In Ray Bradbury’s Fahrenheit 451, published in 1953, he described a product called Seashells – what he called “thimble radios” that fit in your ears and were the size of, yes, a thimble. Just six years later, radios were indeed small enough to fit intra-aurally, but it wasn’t until the auspicious pairing of earphones with Sony’s Walkman that in-ear speakers really took off in the late 80’s. Market forces encouraged further design refinement in terms of both function and comfort. Years later, Apple introduced its signature white iPod headphones, leading us to today, where earbuds have become as commonplace on our bodies as clothing.

Science fiction and technology: Ear bud parts vs thimble radios

Mind 

AI

Science fiction is not just an exercise in dreaming up cool futures. It often grapples with the social realities and fears of the day. We as a studio have certainly been thinking about issues surrounding artificial intelligence. Whether as design interns, or in Siri, Alexa, and therapy apps, AI raises concerns and excitement. Many works of early sci-fi tackled the question of the “humanity” of robots. Though there are countless examples of near-human AIs, the most classic one might be Philip K. Dick’s 1968 Do Androids Dream of Electric Sheep?, more commonly known in movie form as Blade Runner (1982), where “replicants”, AI, are indistinguishable from humans. Google’s Duplex feature that makes appointments for you through very human-sounding voice calls begins to touch on this realm of the uncanny. 

Brain-computer interfaces

Moving into turning sci-fi technology into reality: Neuralink

Another emerging technology we are thrilled to be at the forefront of is thought-based user interfaces. In M.T. Anderson’s 2002 dystopian novel Feed, young people are “plugged in” to the feed via a surgically-implanted device that enables them to communicate with each other, and provides access to endless entertainment and constant, seamless advertising. But in the novel, the brain-computer connection causes people to become self-absorbed and detached from the larger world, by constantly occupying their minds. As we know from various dystopias, new technology is often frightening for its potential to be used harmfully. But it’s heartening to see this kind of avant-garde tech actually used to benefit people. Today, brain-computer interfaces are used to lend autonomy and restore function to people with neuromuscular disorders. 

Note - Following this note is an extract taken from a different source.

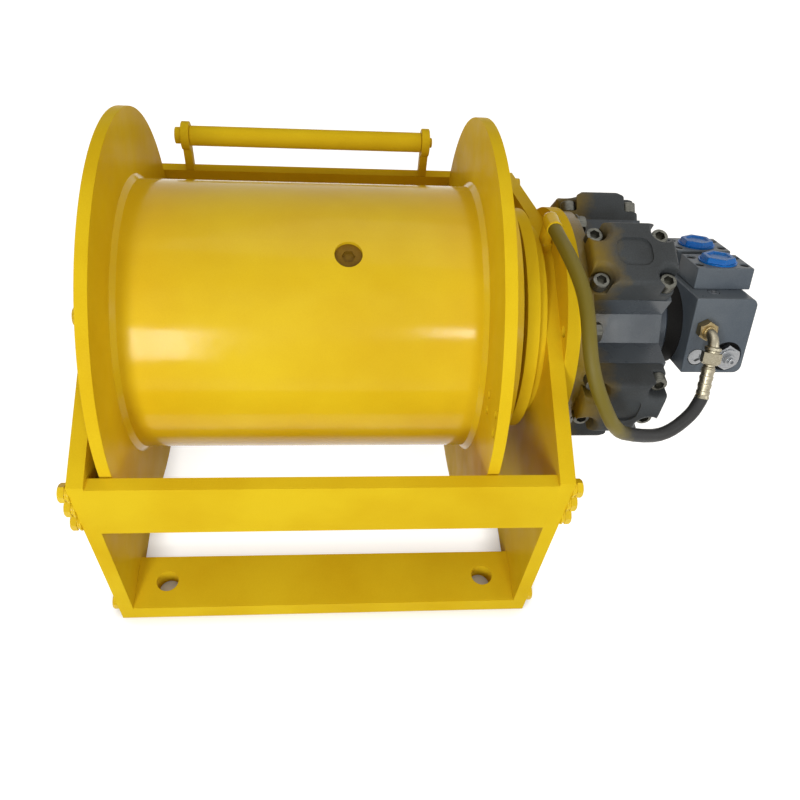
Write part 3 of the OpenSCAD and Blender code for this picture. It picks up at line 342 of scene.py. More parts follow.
def soften(item, width, segments=2, angle=32):
    """Rounds the edges that are sharper than the angle."""
    return modify(item, "BEVEL", width=width, segments=segments, limit_method="ANGLE",
                  angle_limit=math.radians(angle), harden_normals=False, miter_outer="MITER_SHARP")


def cut(item, tool, operation="DIFFERENCE"):
    """Joins or subtracts a tool, which is used up."""
    modify(item, "BOOLEAN", object=tool, operation=operation, solver="EXACT")
    bpy.data.objects.remove(tool)
    return item


def join(name, parts):
    """Makes one object of several."""
    if len(parts) > 1:
        pick(*parts)
        bpy.ops.object.join()
    else:
        pick(parts[0])
    return named(name)


def block(name, low, high):
    """A box between two corners."""
    low, high = Vector(low), Vector(high)
    bpy.ops.mesh.primitive_cube_add(size=1, location=(low + high) / 2)
    item = named(name)
    item.scale = high - low
    return settle(item)


def drum(name, radius, height, sides=48, base=0.0, top_radius=None):
    """A cylinder or cone that stands on z = base."""
    middle = (0, 0, base + height / 2)
    if top_radius is None:
        bpy.ops.mesh.primitive_cylinder_add(vertices=sides, radius=radius, depth=height, location=middle)
    else:
        bpy.ops.mesh.primitive_cone_add(vertices=sides, radius1=radius, radius2=top_radius, depth=height,
                                        location=middle)
    return settle(named(name))


def hull(name, parts):
    """The smallest convex shape round some parts."""
    item = join(name, parts)
    bpy.ops.object.mode_set(mode="EDIT")
    bpy.ops.mesh.select_all(action="SELECT")
    bpy.ops.mesh.convex_hull(use_existing_faces=False)
    bpy.ops.mesh.select_all(action="SELECT")
    bpy.ops.mesh.dissolve_limited(angle_limit=math.radians(0.5))
    bpy.ops.mesh.normals_make_consistent(inside=False)
    bpy.ops.object.mode_set(mode="OBJECT")
    return item


def corners(x, y):
    """The four places at plus and minus x and y."""
    return [(side * x, end * y) for side in (-1, 1) for end in (-1, 1)]


def rounded_plate(name, length, width, low, high, radius):
    """A plate with round corners, centred on x and y."""
    parts = []
    for x, y in corners(length / 2 - radius, width / 2 - radius):
        corner = drum("corner", radius, high - low, sides=32, base=low)
        parts.append(place(corner, Matrix.Translation((x, y, 0))))
    return hull(name, parts)


def round_bar(name, points, radius):
    """A round bar along points, as a curve."""
    data = bpy.data.curves.new(name, "CURVE")
    data.dimensions = "3D"
    data.bevel_depth = radius
    data.bevel_resolution = 6
    data.use_fill_caps = True
    line = data.splines.new("POLY")
    line.points.add(len(points) - 1)
    for point, where in zip(line.points, points):
        point.co = (*where, 1)
    return add_object(name, data)


def tube(name, points, radius):
    """A round bar along points, as a mesh."""
    pick(round_bar(name, points, radius))
    bpy.ops.object.convert(target="MESH")
    return named(name)


def in_metres(profile):
    """Rows of height and radius in mm, in metres."""
    return [(height * MM, radius * MM) for height, radius in profile]


def turned(name, rows, sides=40):
    """A turned piece on z from rows of height and radius."""
    parts = []
    for (low, first), (high, second) in zip(rows, rows[1:]):
        if high > low:
            parts.append(drum(name, first, high - low, sides, low, second))
    item = parts[0]
    for part in parts[1:]:
        cut(item, part, "UNION")
    return item


def cad_copy(node, name):
    """A merged copy of a CAD node's mesh with its flat faces joined."""
    item = add_object(name, NODES[node].data.copy())
    pick(item)
    bpy.ops.object.mode_set(mode="EDIT")
    bpy.ops.mesh.select_all(action="SELECT")
    bpy.ops.mesh.remove_doubles(threshold=0.01 * MM)
    bpy.ops.mesh.customdata_custom_splitnormals_clear()
    bpy.ops.mesh.dissolve_limited(angle_limit=math.radians(0.6))
    bpy.ops.object.mode_set(mode="OBJECT")
    return item


def finish(item, body, material):
    """Gives a piece its finish, its smooth shading and its body."""
    item.data.materials.clear()
    item.data.materials.append(material)
    pick(item)
    bpy.ops.object.shade_smooth_by_angle(angle=math.radians(32))
    modify(item, "WEIGHTED_NORMAL", weight=100, keep_sharp=True)
    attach(item, body)
    return item


def softened_node(node, width, material, segments=2):
    """Stands for a CAD node with the same shape and rounded edges."""
    item = soften(cad_copy(node, node + "_shaped"), width, segments)
    body = next(name for name, members in BODIES.items() if node in members)
    finish(item, body, material)
    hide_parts(node)
    return item


def radial(angle, x=0.0, out=0.0):
    """Frame on the drum axis: z points out at an angle over the front horizontal, x runs along the axis."""
    turn = Matrix.Rotation(math.radians(90 - angle), 4, "X")
    return Matrix.Translation((0, 0, AXIS_HEIGHT)) @ turn @ Matrix.Translation((x, 0, out))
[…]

With Neuralink, we worked together to develop a combined wearable and implantable system discretely worn behind the user’s ear. The system enables them to control devices, ranging from robotic arms to mobile phones to electric wheelchairs, with the power of their mind in order to live a more independent life

Learning from Sci-fi

Sci-fi is pure design without the constraints of the real world; but as designers, our role is not just to envision the future; we try to create it. Like sci-fi writers, we are guided by our intuition and imagination, and inspired both by the past and by relentless advancements in technology. But what science fiction provides in dystopias and utopias, we try to rewrite as an optimistic and grounded approach to the future of human-tech interaction. We hope to contribute to the creation of a future world that is more efficient, more accessible, and more sustainable than the one we inhabit today.